**DESCRIPTION OF THE TASK:** Return the whole listing exactly as it stands.

○ ○ ○ ○ ○ ○ ○

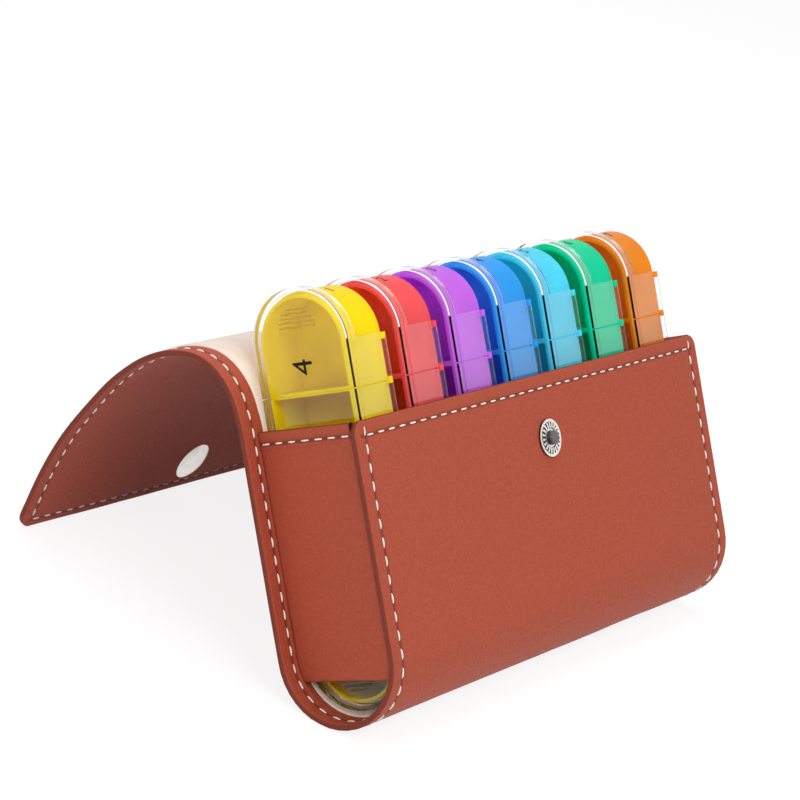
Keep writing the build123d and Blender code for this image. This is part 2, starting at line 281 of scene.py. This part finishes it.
def suede_material():
    """Brushed suede: a short nap with lighter and darker strokes."""
    n = new_material("suede")
    stretched = n.add(
        "ShaderNodeMapping", Vector=n.coordinates("UV"), Scale=(1.0, 0.35, 1.0)).outputs[0]
    nap = n.noise(stretched, scale=700.0, detail=3.0, roughness=0.7)
    strokes = n.noise(stretched, scale=14.0, detail=4.0, roughness=0.65)
    body = n.ramp(strokes, [(0.3, linear((226, 207, 195))), (0.7, linear((244, 229, 219)))])
    n.set(Base_Color=n.mix(n.math("MULTIPLY", nap, 0.3), body, linear((200, 180, 167))),
          Normal=n.bump(nap, strength=0.6, distance=0.00015),
          Roughness=0.92, Specular_IOR_Level=0.15, Sheen_Weight=0.35, Sheen_Roughness=0.4)
    return n.owner


def thread_material():
    """Off-white twisted thread."""
    n = new_material("thread")
    twist = n.add("ShaderNodeTexWave", Vector=n.coordinates("Object"), Scale=900.0,
                  Distortion=1.0, bands_direction="DIAGONAL").outputs["Fac"]
    body = n.ramp(twist, [(0.0, linear((206, 198, 190))), (0.6, linear((250, 247, 242)))])
    n.set(Base_Color=body,
          Normal=n.bump(twist, strength=0.5, distance=0.00008),
          Roughness=0.6, Sheen_Weight=0.2)
    return n.owner


def tray_material(name, colour):
    """Coloured plastic with a faint moulding flow; it lets some of the light through."""
    n = new_material(name)
    where = n.coordinates("Object")
    flow = n.noise(where, scale=60.0, detail=3.0, roughness=0.6)
    specks = n.noise(where, scale=900.0)
    body = n.mix(n.ramp(flow, [(0.35, BLACK), (0.7, WHITE)]), scaled(colour, 0.88), colour)
    n.set(Base_Color=body,
          Roughness=n.ramp(flow, [(0.3, grey(0.2)), (0.8, grey(0.3))]),
          Normal=n.bump(specks, strength=0.08, distance=0.00005),
          IOR=1.49, Specular_IOR_Level=0.1)
    through = n.add("ShaderNodeBsdfTranslucent", Color=body)
    n.show(n.mix_shaders(0.42, n.shader.outputs[0], through.outputs[0]))
    return n.owner


def lid_material(name, grip):
    """Clear plastic, faintly scratched and with a frosted grip, whose shadow lets light through."""
    n = new_material(name)
    clear = (0.985, 0.99, 0.995, 1)
    stretched = n.add("ShaderNodeMapping", Vector=n.coordinates("Object"),
                      Scale=(1.0, 8.0, 1.0), Rotation=(0.3, 0.2, 0.5)).outputs[0]
    scratches = n.noise(stretched, scale=350.0, detail=4.0, roughness=0.7)
    rough = n.ramp(scratches, [(0.45, grey(0.02)), (0.75, grey(0.10))])
    n.set(Base_Color=clear, IOR=1.36, Transmission_Weight=1.0, Specular_IOR_Level=0.12,
          Normal=n.bump(scratches, strength=0.04, distance=0.00004))
    if grip:
        # Generated x runs over the ribs first and then over the lid's own depth
        depth = n.add("ShaderNodeSeparateXYZ", Vector=n.coordinates("Generated")).outputs[0]
        ribs = n.math("LESS_THAN", depth, GRIP_HEIGHT / (BOX_T + GRIP_HEIGHT) * 0.9)
        rough = n.math("MAXIMUM", rough, n.math("MULTIPLY", ribs, 0.45))
        n.set(Base_Color=n.mix(ribs, clear, (0.86, 0.84, 0.8, 1)))
    n.set(Roughness=rough)
    unseen = n.add("ShaderNodeBsdfTransparent", Color=(0.98, 0.985, 0.99, 1))
    n.show(n.mix_shaders(n.rays("Shadow", "Diffuse"), n.shader.outputs[0], unseen.outputs[0]))
    return n.owner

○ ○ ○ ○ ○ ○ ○

**CORRECT ANSWER:**
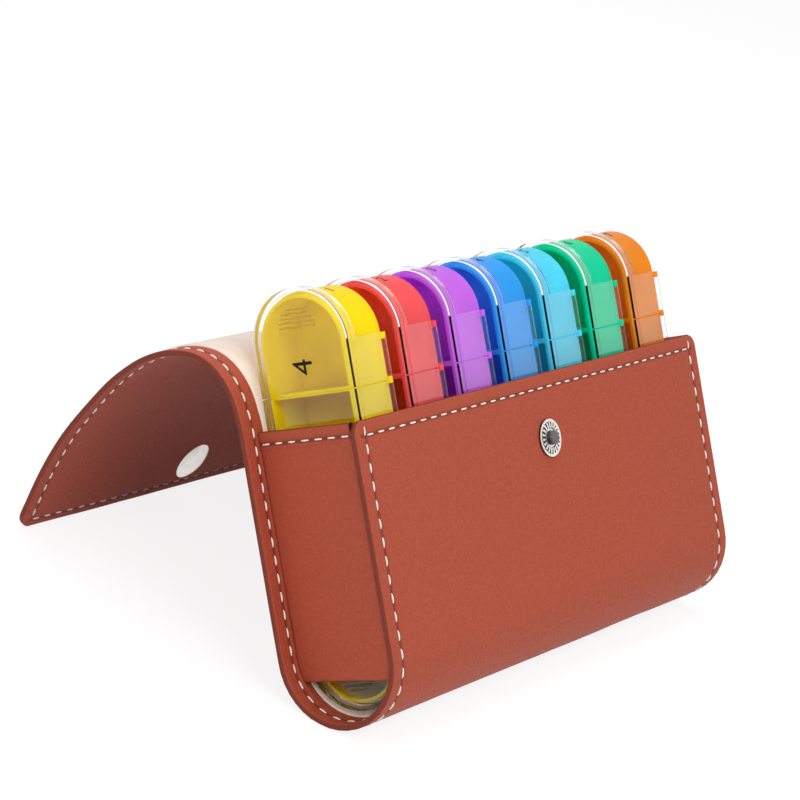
Keep writing the build123d and Blender code for this image. This is part 2, starting at line 281 of scene.py. This part finishes it.
def suede_material():
    """Brushed suede: a short nap with lighter and darker strokes."""
    n = new_material("suede")
    stretched = n.add(
        "ShaderNodeMapping", Vector=n.coordinates("UV"), Scale=(1.0, 0.35, 1.0)).outputs[0]
    nap = n.noise(stretched, scale=700.0, detail=3.0, roughness=0.7)
    strokes = n.noise(stretched, scale=14.0, detail=4.0, roughness=0.65)
    body = n.ramp(strokes, [(0.3, linear((226, 207, 195))), (0.7, linear((244, 229, 219)))])
    n.set(Base_Color=n.mix(n.math("MULTIPLY", nap, 0.3), body, linear((200, 180, 167))),
          Normal=n.bump(nap, strength=0.6, distance=0.00015),
          Roughness=0.92, Specular_IOR_Level=0.15, Sheen_Weight=0.35, Sheen_Roughness=0.4)
    return n.owner


def thread_material():
    """Off-white twisted thread."""
    n = new_material("thread")
    twist = n.add("ShaderNodeTexWave", Vector=n.coordinates("Object"), Scale=900.0,
                  Distortion=1.0, bands_direction="DIAGONAL").outputs["Fac"]
    body = n.ramp(twist, [(0.0, linear((206, 198, 190))), (0.6, linear((250, 247, 242)))])
    n.set(Base_Color=body,
          Normal=n.bump(twist, strength=0.5, distance=0.00008),
          Roughness=0.6, Sheen_Weight=0.2)
    return n.owner


def tray_material(name, colour):
    """Coloured plastic with a faint moulding flow; it lets some of the light through."""
    n = new_material(name)
    where = n.coordinates("Object")
    flow = n.noise(where, scale=60.0, detail=3.0, roughness=0.6)
    specks = n.noise(where, scale=900.0)
    body = n.mix(n.ramp(flow, [(0.35, BLACK), (0.7, WHITE)]), scaled(colour, 0.88), colour)
    n.set(Base_Color=body,
          Roughness=n.ramp(flow, [(0.3, grey(0.2)), (0.8, grey(0.3))]),
          Normal=n.bump(specks, strength=0.08, distance=0.00005),
          IOR=1.49, Specular_IOR_Level=0.1)
    through = n.add("ShaderNodeBsdfTranslucent", Color=body)
    n.show(n.mix_shaders(0.42, n.shader.outputs[0], through.outputs[0]))
    return n.owner


def lid_material(name, grip):
    """Clear plastic, faintly scratched and with a frosted grip, whose shadow lets light through."""
    n = new_material(name)
    clear = (0.985, 0.99, 0.995, 1)
    stretched = n.add("ShaderNodeMapping", Vector=n.coordinates("Object"),
                      Scale=(1.0, 8.0, 1.0), Rotation=(0.3, 0.2, 0.5)).outputs[0]
    scratches = n.noise(stretched, scale=350.0, detail=4.0, roughness=0.7)
    rough = n.ramp(scratches, [(0.45, grey(0.02)), (0.75, grey(0.10))])
    n.set(Base_Color=clear, IOR=1.36, Transmission_Weight=1.0, Specular_IOR_Level=0.12,
          Normal=n.bump(scratches, strength=0.04, distance=0.00004))
    if grip:
        # Generated x runs over the ribs first and then over the lid's own depth
        depth = n.add("ShaderNodeSeparateXYZ", Vector=n.coordinates("Generated")).outputs[0]
        ribs = n.math("LESS_THAN", depth, GRIP_HEIGHT / (BOX_T + GRIP_HEIGHT) * 0.9)
        rough = n.math("MAXIMUM", rough, n.math("MULTIPLY", ribs, 0.45))
        n.set(Base_Color=n.mix(ribs, clear, (0.86, 0.84, 0.8, 1)))
    n.set(Roughness=rough)
    unseen = n.add("ShaderNodeBsdfTransparent", Color=(0.98, 0.985, 0.99, 1))
    n.show(n.mix_shaders(n.rays("Shadow", "Diffuse"), n.shader.outputs[0], unseen.outputs[0]))
    return n.owner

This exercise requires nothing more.